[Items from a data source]
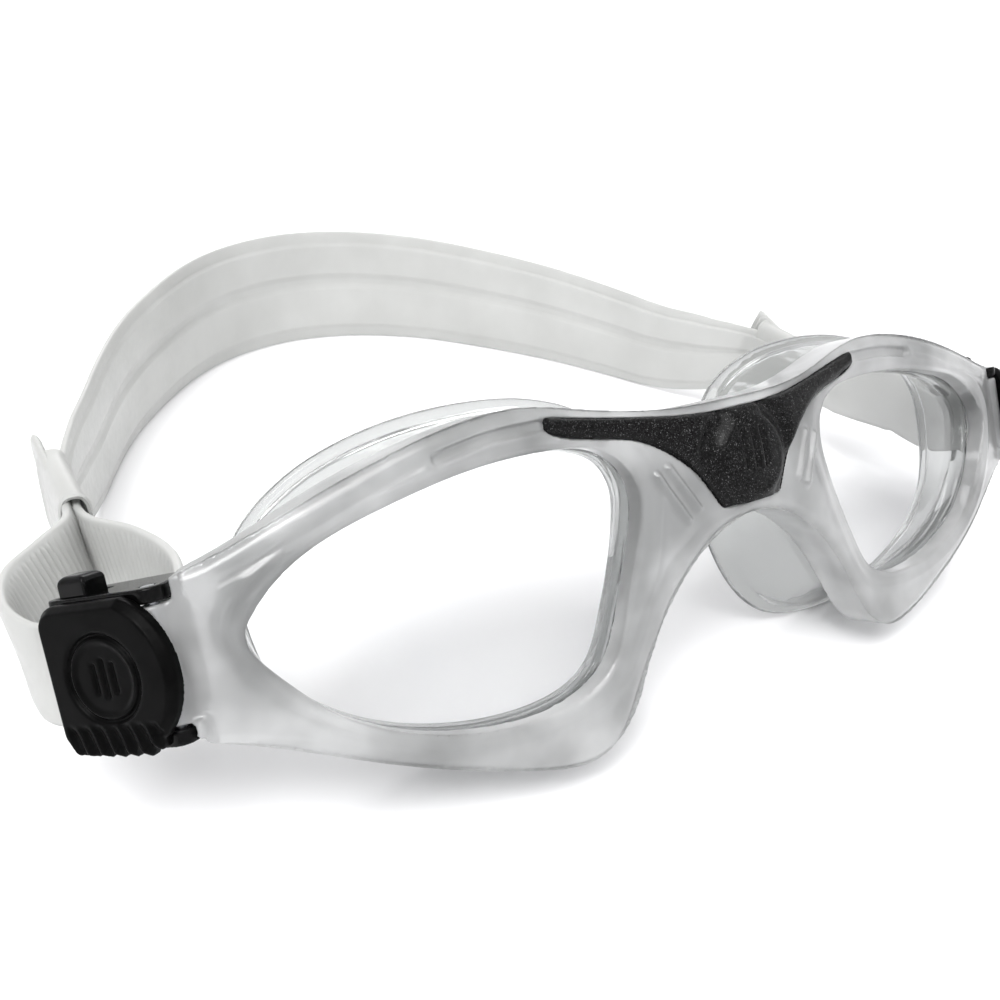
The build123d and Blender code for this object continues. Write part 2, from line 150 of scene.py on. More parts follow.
def depth(curve, x):
    """Height n of a surface curve at x, the same on both sides."""
    points = spline(curve, 0.5)
    return np.interp(np.abs(x), points[:, 0], points[:, 1])


def front_depth(x):
    """Height n of the frame's front surface at x."""
    return depth(FRONT_CURVE, x)


def place(face):
    """(x, v, n) on the leaning face, mm, to the row frame, m."""
    x, v, n = np.asarray(face, float).T
    s, c = math.sin(LEAN), math.cos(LEAN)
    return np.column_stack([x, v * s - n * c - PLAN_MIDDLE, v * c + n * s + FACE_LIFT]) / 1000


def on_face(row):
    """The row frame, m, back to (x, v, n), mm."""
    x, y, z = (np.asarray(row, float) * 1000).T
    y = y + PLAN_MIDDLE
    z = z - FACE_LIFT
    s, c = math.sin(LEAN), math.cos(LEAN)
    return np.column_stack([x, y * s + z * c, z * s - y * c])


def buckle_on_face(h, v, o):
    """Buckle (h, v, o) on the +X side, as (x, v, n) on the face."""
    c, s = math.cos(TURN), math.sin(TURN)
    return np.column_stack([HINGE[0] + c * h + s * o, HINGE[1] + v, HINGE[2] - s * h + c * o])


def in_buckle(face):
    """(x, v, n) on the +X side, as buckle (h, v, o)."""
    c, s = math.cos(TURN), math.sin(TURN)
    x, v, n = face[:, 0] - HINGE[0], face[:, 1] - HINGE[1], face[:, 2] - HINGE[2]
    return np.column_stack([c * x - s * n, v, s * x + c * n])


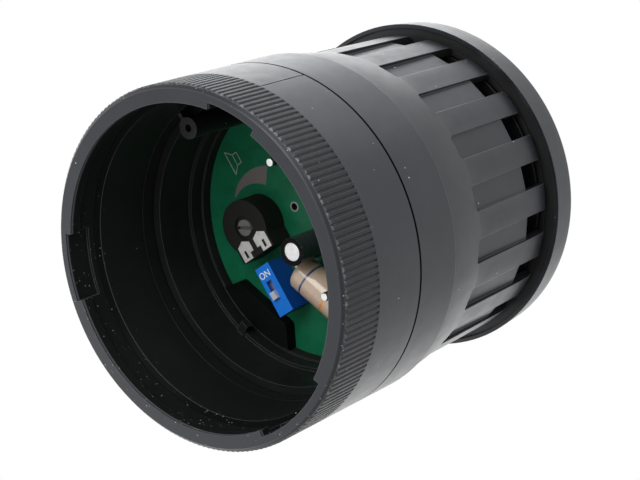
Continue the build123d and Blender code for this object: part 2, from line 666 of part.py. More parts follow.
NODES = [socket_barrel, joint_gasket, louvre_housing, top_cap, board_carrier, board_screws, circuit_board,
         test_eyelet, volume_pot, volume_terminals, volume_rotor, switch_body, switch_slider, switch_pins,
         capacitor_sleeve, capacitor_can, power_resistor, resistor_leads, contact_posts, post_tips,
         contact_block, block_pins, speaker_gasket, speaker_frame, speaker_magnet, speaker_yoke, voice_coil,
         speaker_cone, dust_cap, feed_pins]

os.makedirs("parts", exist_ok=True)
for make in NODES:
    export_step(make(), f"parts/{make.__name__}.step")
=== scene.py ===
"""Looks of the signal tower sounder module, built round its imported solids."""
import json
import math

import bpy
from mathutils import Matrix, Vector


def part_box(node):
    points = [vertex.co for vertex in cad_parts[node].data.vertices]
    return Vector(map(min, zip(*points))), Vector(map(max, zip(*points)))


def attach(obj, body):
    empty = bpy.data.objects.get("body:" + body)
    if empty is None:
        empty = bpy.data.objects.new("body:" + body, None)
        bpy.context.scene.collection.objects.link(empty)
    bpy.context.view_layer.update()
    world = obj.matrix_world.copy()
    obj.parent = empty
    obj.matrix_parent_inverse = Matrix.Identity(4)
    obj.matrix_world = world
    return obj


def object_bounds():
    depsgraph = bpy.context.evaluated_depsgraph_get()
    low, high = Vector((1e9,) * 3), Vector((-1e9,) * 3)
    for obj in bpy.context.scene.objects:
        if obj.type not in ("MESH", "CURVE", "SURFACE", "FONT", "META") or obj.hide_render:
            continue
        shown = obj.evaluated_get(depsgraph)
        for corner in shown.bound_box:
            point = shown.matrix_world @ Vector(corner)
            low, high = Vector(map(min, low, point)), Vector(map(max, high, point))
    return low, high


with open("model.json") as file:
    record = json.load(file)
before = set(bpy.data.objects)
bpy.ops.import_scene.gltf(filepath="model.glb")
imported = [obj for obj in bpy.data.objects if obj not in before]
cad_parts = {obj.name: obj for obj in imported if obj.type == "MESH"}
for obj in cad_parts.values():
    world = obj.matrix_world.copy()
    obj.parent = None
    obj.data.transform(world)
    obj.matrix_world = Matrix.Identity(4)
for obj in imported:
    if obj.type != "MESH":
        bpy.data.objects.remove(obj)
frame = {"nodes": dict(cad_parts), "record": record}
CAD_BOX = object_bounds()
NODES = frame["nodes"]
MM = 0.001

# Camera: where it stands, where it looks and which way is up in the picture.
CAMERA_AT = Vector((62.10, -212.37, -217.62)) * MM
CAMERA_FORWARD = Vector((-0.17543, 0.63259, 0.75436))
CAMERA_UP = Vector((-0.82309, -0.51464, 0.24014))
CAMERA_LENS = 94.92
CAMERA_SENSOR = 36.0
CAMERA_CLIP = (0.01, 20.0)

# The board's component face, and the layout that its parts and print stand on, in millimetres.
BOARD_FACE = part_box("circuit_board")[0].z
LAYOUT_TURN = math.radians(6.3)
POT_AT = Vector((-6.74, 11.88))
SWITCH_AT = Vector((7.09, 13.00))
RESISTOR_TURN = math.radians(-25.0)
INK_LIFT = 0.02 * MM

SHARP_ANGLE = math.radians(24)
PLASTIC_IOR = 1.5
PLAIN_SHINE = 0.5             # specular level of plain plastic
ROUGH_SPREAD = (-0.06, 0.08)  # how far a moulding's roughness strays from its own value


# --- material helpers ---------------------------------------------------------------------------

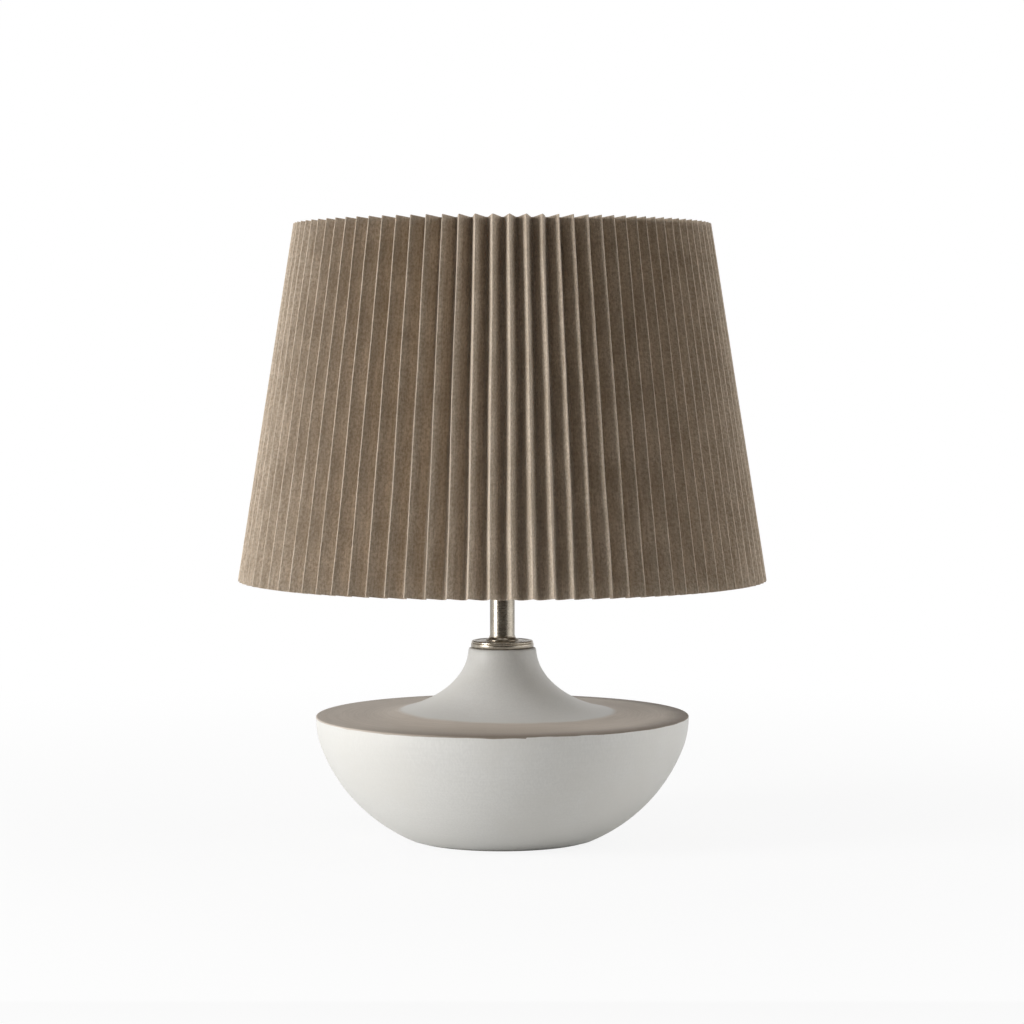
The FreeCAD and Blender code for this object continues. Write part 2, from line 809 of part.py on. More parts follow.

◆ **Exercise goal**: Everything from the first line above through the line that contains "return np.column_stack([c *" should be duplicated exactly, please, and nothing beyond it.

◆ **Result below**:
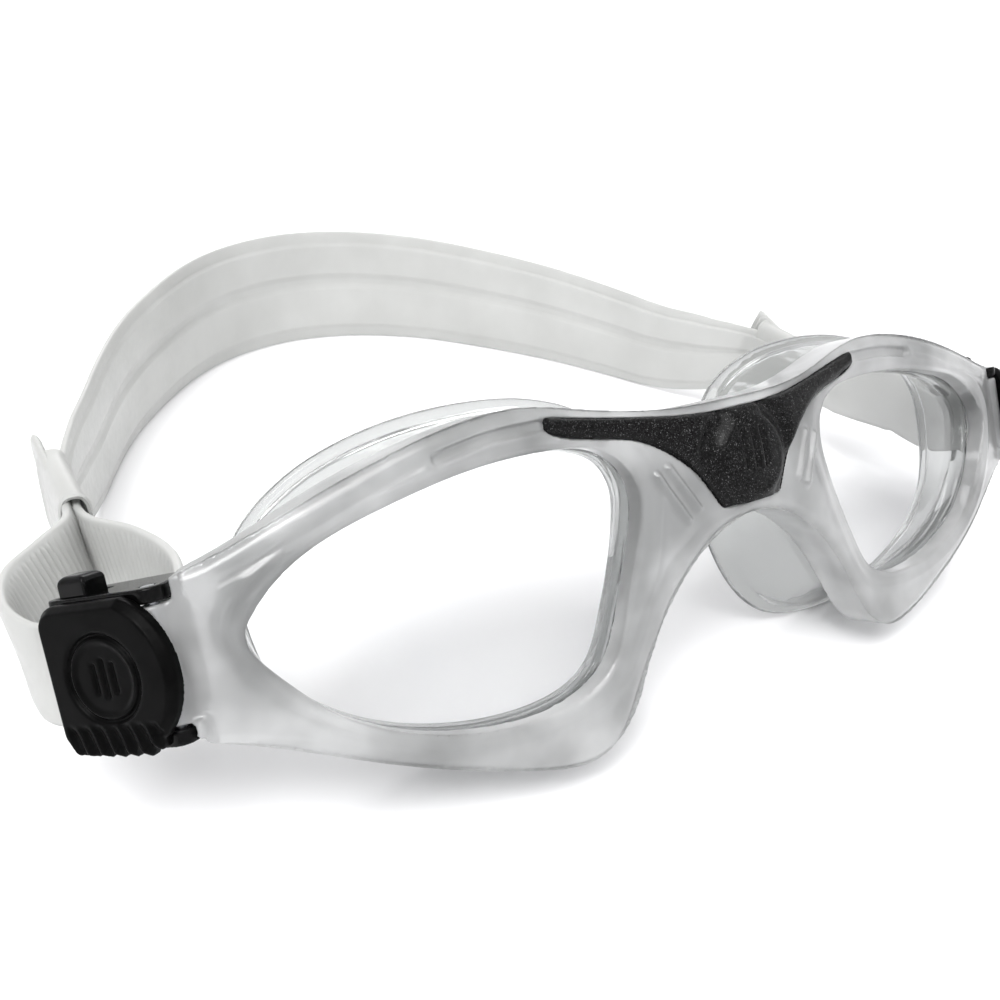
The build123d and Blender code for this object continues. Write part 2, from line 150 of scene.py on. More parts follow.
def depth(curve, x):
    """Height n of a surface curve at x, the same on both sides."""
    points = spline(curve, 0.5)
    return np.interp(np.abs(x), points[:, 0], points[:, 1])


def front_depth(x):
    """Height n of the frame's front surface at x."""
    return depth(FRONT_CURVE, x)


def place(face):
    """(x, v, n) on the leaning face, mm, to the row frame, m."""
    x, v, n = np.asarray(face, float).T
    s, c = math.sin(LEAN), math.cos(LEAN)
    return np.column_stack([x, v * s - n * c - PLAN_MIDDLE, v * c + n * s + FACE_LIFT]) / 1000


def on_face(row):
    """The row frame, m, back to (x, v, n), mm."""
    x, y, z = (np.asarray(row, float) * 1000).T
    y = y + PLAN_MIDDLE
    z = z - FACE_LIFT
    s, c = math.sin(LEAN), math.cos(LEAN)
    return np.column_stack([x, y * s + z * c, z * s - y * c])


def buckle_on_face(h, v, o):
    """Buckle (h, v, o) on the +X side, as (x, v, n) on the face."""
    c, s = math.cos(TURN), math.sin(TURN)
    return np.column_stack([HINGE[0] + c * h + s * o, HINGE[1] + v, HINGE[2] - s * h + c * o])


def in_buckle(face):
    """(x, v, n) on the +X side, as buckle (h, v, o)."""
    c, s = math.cos(TURN), math.sin(TURN)
    x, v, n = face[:, 0] - HINGE[0], face[:, 1] - HINGE[1], face[:, 2] - HINGE[2]
    return np.column_stack([c * x - s * n, v, s * x + c * n])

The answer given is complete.